Our proposal is that radio, in order to be “social”, needs to be “convivial”, in the sense proposed by Ivan Illich in its work “Tools for Conviviality” (1973), which also inspired the first hackers and makers of home computer’s history.

Conviviality is a concept that was introduced by Ivan Illich (1973). He imagined a world where people had an open relationship with the material world surrounding them, including the technologies they used: ‘I choose the term ‘conviviality’ to designate the opposite of industrial productivity. I intend it to mean autonomous and creative intercourse among persons, and the intercourse of persons with their environment’ (1973, p. 11). Conviviality is about being vigorously engaged in relationships, conscious of values and meanings. For Illich, a convivial technology was a tool that people could manipulate, transform, adapt and control. Convivial tools are ‘those which gave each person who uses them the greatest opportunity to enrich the environment with the fruits of his or her vision’ (1973, p. 21). Conviviality according to Illich revolves around the idea of free and equal access to empowering tools.
Conviviality, as David Gauntlett noted, “is therefore about having the power to shape one’s own world. Illich makes it clear that individuals must retain this power – society must not seek to drain it from them” (2011, p. 168).
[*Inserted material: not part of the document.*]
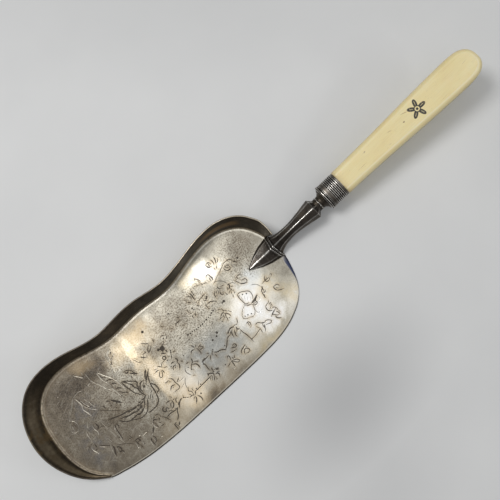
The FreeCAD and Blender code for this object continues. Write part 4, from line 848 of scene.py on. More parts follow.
# ---------------------------------------------------------------- silver of the pan's sheet
def pan_material():
    p = Paint("pan_silver_engraved")
    flat = p.vec("MULTIPLY", p.mm, (1.0, 1.0, 0.0))
    wob = p.noise(p.mapped(flat, (0, 0, 0), (0, 0, 1.15), (1.9, 1, 1)), 0.10, 5.0, 0.66, colour=True)
    drift = p.vec("MULTIPLY", p.vec("SUBTRACT", wob, (0.5, 0.5, 0.5)), (15.0, 15.0, 0.0))
    soft = p.vec("ADD", flat, drift)
    fine = p.noise(flat, 0.9, 4.0, 0.7)
    mid = p.noise(flat, 0.19, 5.0, 0.65)
    up = p.step(p.attr("top"), 0.4, 0.6)

    # how far the silver has turned, 0 clean to 1 black
    t = p.step(p.x, -84.0, -128.0, 0.43, 0.63)
    t = p.add(t, p.mul(p.spot(soft, -138, 4, 30, 40, 8, 0.9), 0.05))
    t = p.add(t, p.mul(p.spot(soft, -122, 24, 22, 12, -12, 0.9), 0.12))
    t = p.add(t, p.mul(p.spot(soft, -62, 8, 26, 20, 0, 0.9), 0.05))
    t = p.add(t, p.mul(p.spot(soft, -58, -36, 30, 7, 0, 0.9), 0.05))
    t = p.add(t, p.mul(p.spot(soft, -84, 4, 13, 10, 0, 0.8), 0.14))
    for x, y, rx, ry, turn, add in ((-111, 23, 15, 11, -25, 0.17), (-3, 17, 17, 14, 50, 0.13), (-58, 12, 22, 17, 0, 0.09), (-42, -37, 22, 9, 0, 0.19),
                                    (-73, -40, 22, 8, 0, 0.27), (-139, 20, 13, 15, 0, 0.06), (-3, -27, 15, 10, 40, 0.06), (-123, -31, 14, 9, 0, -0.07),
                                    (-80, 22, 11, 8, 0, 0.14), (-113, 24, 13, 8, -25, 0.09), (-135, 14, 22, 18, 0, 0.05), (-129, 21, 15, 10, 0, 0.10), (-60, -10, 26, 14, 0, 0.04)):
        t = p.add(t, p.mul(p.spot(soft, x, y, rx, ry, turn, 0.9), add))
    t = p.add(t, p.mul(p.spot(soft, -8, 14, 16, 12, 50, 0.9), 0.05))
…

Is it still possible a social/convivial use of radio in the age of proprietary algorithms-driven journalism and music consumption?

This conference aims at gathering together all the scholars that are currently exploring, from different and/or interdisciplinary perspectives, the complex entanglement between radio/audio/digital media and society. 

 The conference will try to situate radio studies within the broader contemporary media ecosystem and aims at starting a dialogue with and accepting contributions from Internet Studies, Platform studies, Social Media studies, critical political economy of the media, Media History, digital media management, Cultural Studies, production studies, ethnography, sound studies, social sciences.

ECREA Radio Research 2019 is not only a conference, it wants to be also a festival. A festival for the community of scholars with an interest in radio.

Take a chance to enjoy Tuscany at its best (late September)!

DEADLINE for abstract submissions: EXTENDED until JANUARY 30, 2019 (18:00 hours Greenwich Mean Time)

The Scientific Committee of the conference will select the proposals that could deal with the following topics:

Radio AS a social media
Community/civic/free/pirate/alternative/radical/DIY not for profit radio
radio and conviviality (Illich)
radio audiences, empowerment, participation
radio and the diaspora
radio and migration
Migration, identity, radio
copyright, copyleft and radio creation

Radio AND social media
Doing radio in the age of social media (Facebook, Instagram, Twitter, WhatsApp, Snapchat…)
Datafication of listening
radio and music streaming platforms
radio curation vs. algorithmic curation
music radio programming vs. music platforms programming
radio, music platforms and the listener’s agency
networked listeners
Access, Interaction, Participation (Carpentier)
social media for radio: between exploitation and participation
radio as an app
“haptically-mediated” radio listening

Radio AS public media
Who care for…Public service radio?
Public service radio and innovation
radio and cultural diversity
Radio and the public sphere(s)

Radio (retro)Futurism
radio innovation and multi-platform delivery
radio-vision
radio and Artificial Intelligence
Smart speakers and audio/radio listening
Transnational radio
Analog stories
Podcasting
the second age of podcasting: a new digital mass media
repurposing radio content on new platformsdistribution technologies
hybrid radio/hybrid future
DAB, streaming or LTE broadcasting?
Streaming kill the digital (DAB) star
What’s the frequency, Kenneth (frequencies and transmission studies)

Radio as a Research field
Political economy of the radio
Radio and gender studies
Radio genres
Radio art
Politics of listening
Poetics of listening
Philosphy of listening
History of listening
Audio vs. Radio
Radio audiences and commodification
Production practices/studies
Reception/Production ethnographies
Digital ethnography
Digital Methods
Network analysis
Radio history
Radio journalism
Radio and the music industry
Ownership, regulation and governance of radio

SPECIAL ISSUE OF “THE RADIO JOURNAL”

We invite delegates of the conference to submit their full papers no later than October 30, 2019 to be selected for a special issue of The Radio Journal, edited by the ECREA Radio Research board, to be published in the first issue of 2020 (18:1).